Crescent Beach Bike Ride, Saturday March 21st 2026
Rainbow colours, image by helpful passer by.
Iain writes:-
The idea for this ride was to use Transit to allow us to go further afield without the ride turning into a marathon. South and west from Vancouver often leads us into flatter territory so that was another advantage. We chose a meeting point of King George Skytrain and ten of us (nine members one guest) converged on that from as far away as West and North Van. Getting there involved some carrying of bikes as the elevator is out of action at Waterfront for the Expo line so that was a nice warm up exercise for most of the team as two flights of stairs needed to be negotiated.
Even a start time of 0900 at King George meant that those leaving early were only just setting out in daylight with sunrise at 0713. However we did have a whole day ahead of us with twelve hours of daylight, the joy of the Equinox. High point of the transit journey was to see the progress at the stal̕əw̓asəm Bridge, the approach ramps are taking shape and now the line of the bike/pedestrian approach is clear. Roll on summer for that to open for cyclists and pedestrians, it’ll open up a lot more territory for our bike rides.

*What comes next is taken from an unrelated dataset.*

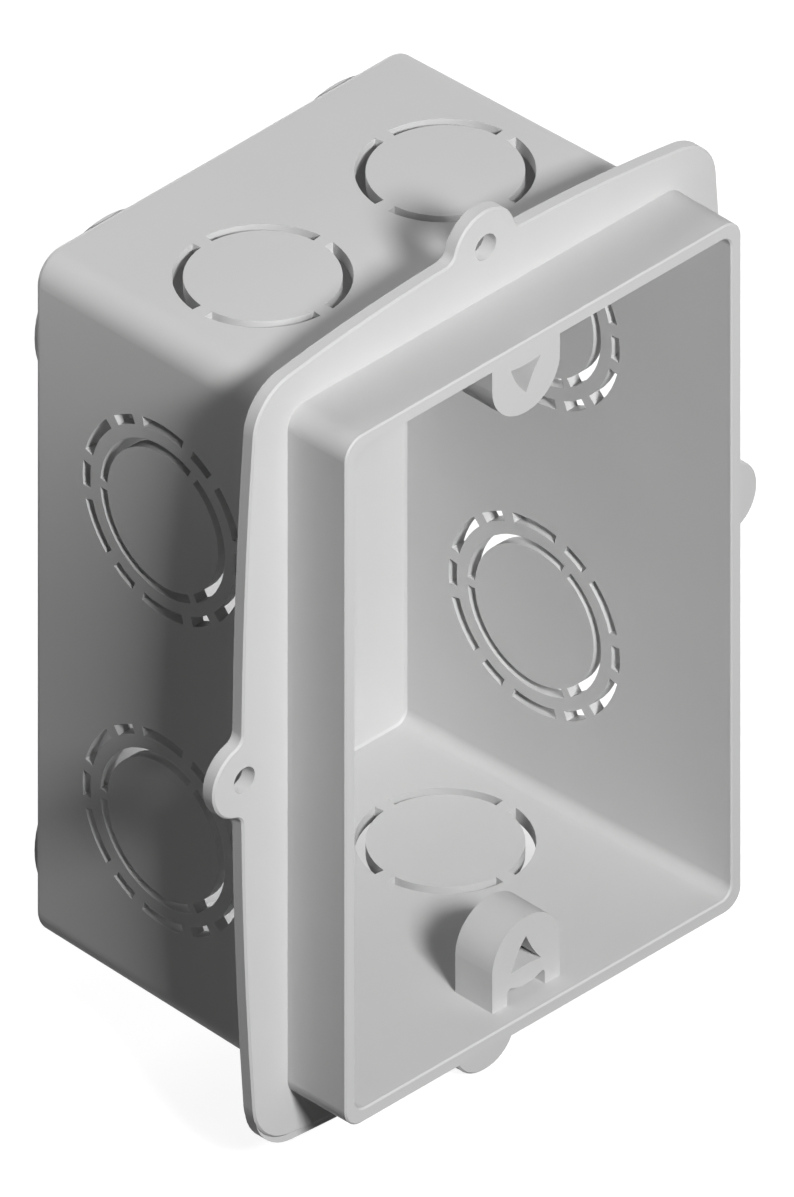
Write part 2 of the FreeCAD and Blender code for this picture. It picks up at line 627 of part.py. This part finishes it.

The Route, a figure of eight, more or less, anti clockwise at the top and clockwise at the bottom.
I was able to add a little bit of public art on this ride, rather unfortunately Lingua Aqua, which I had extensively trailed on the way to Bear Creek park turned out to be fencing and a mud patch, so maybe it was away for repair. For those interested you can see it here. We did though see the Winged Lion Woman and the Chapel in the Woods, but none of those were Lingua Aqua. For future rides it seems that Surrey is teeming with public art so there may be an adventure there in the making.
We made our way south largely on quiet roads and bike paths, passing Surrey Court House before a steep descent to the railway line where we waited for a relatively short train to pass and then it was on to the Rosemary Greenway. This pretty much took us to the approaches to Crescent Beach via the Pioneer Overpass with its Connections artwork, unfortunately best seen in the dark.
We then followed a twisting turning route passing some rather fine/ostentatious homes with the occasional scattered liveable home before ending up at Crescent Beach itself. This was a fine lunch spot, looking at herons, eagles and a hawk of some sort. We followed that with coffee at Dudes Coffee House which was a splendid find, thankyou Karla for spotting that on the way in.
Then it was time to make our way east and north, starting on the banks of the Nikomekl River before rejoining the Rosemary Greenway. Some interesting features further north on the greenway where it was sometimes a proper bike path and then just nothing, anyway we made it. We connected with the Green Timbers Greenway and then west, passing the construction for the Skytrain extension and finally returning to King George for obligatory selfie with blossom before making our way home, bearing in mind the two bikes per carriage mandate from Transit.
This was about a 60km ride, the weather was dry which given the preceding few weeks was most welcome although the general conclusion was that it was cooler than it looked. We’ll certainly return and this whole “using transit” really does change the places we can go. Apart from the steps at the skytrain this was pretty much a step free bike ride, regular participants will know that this has become a regrettable feature of some of the rides. Well it’s difficult to tell sometimes. Also only one dead end and a possible U-turn but let’s not get bogged down in semantics.
Selfie plus group and blossom by the official NVOC Selfie Person, Tamsin.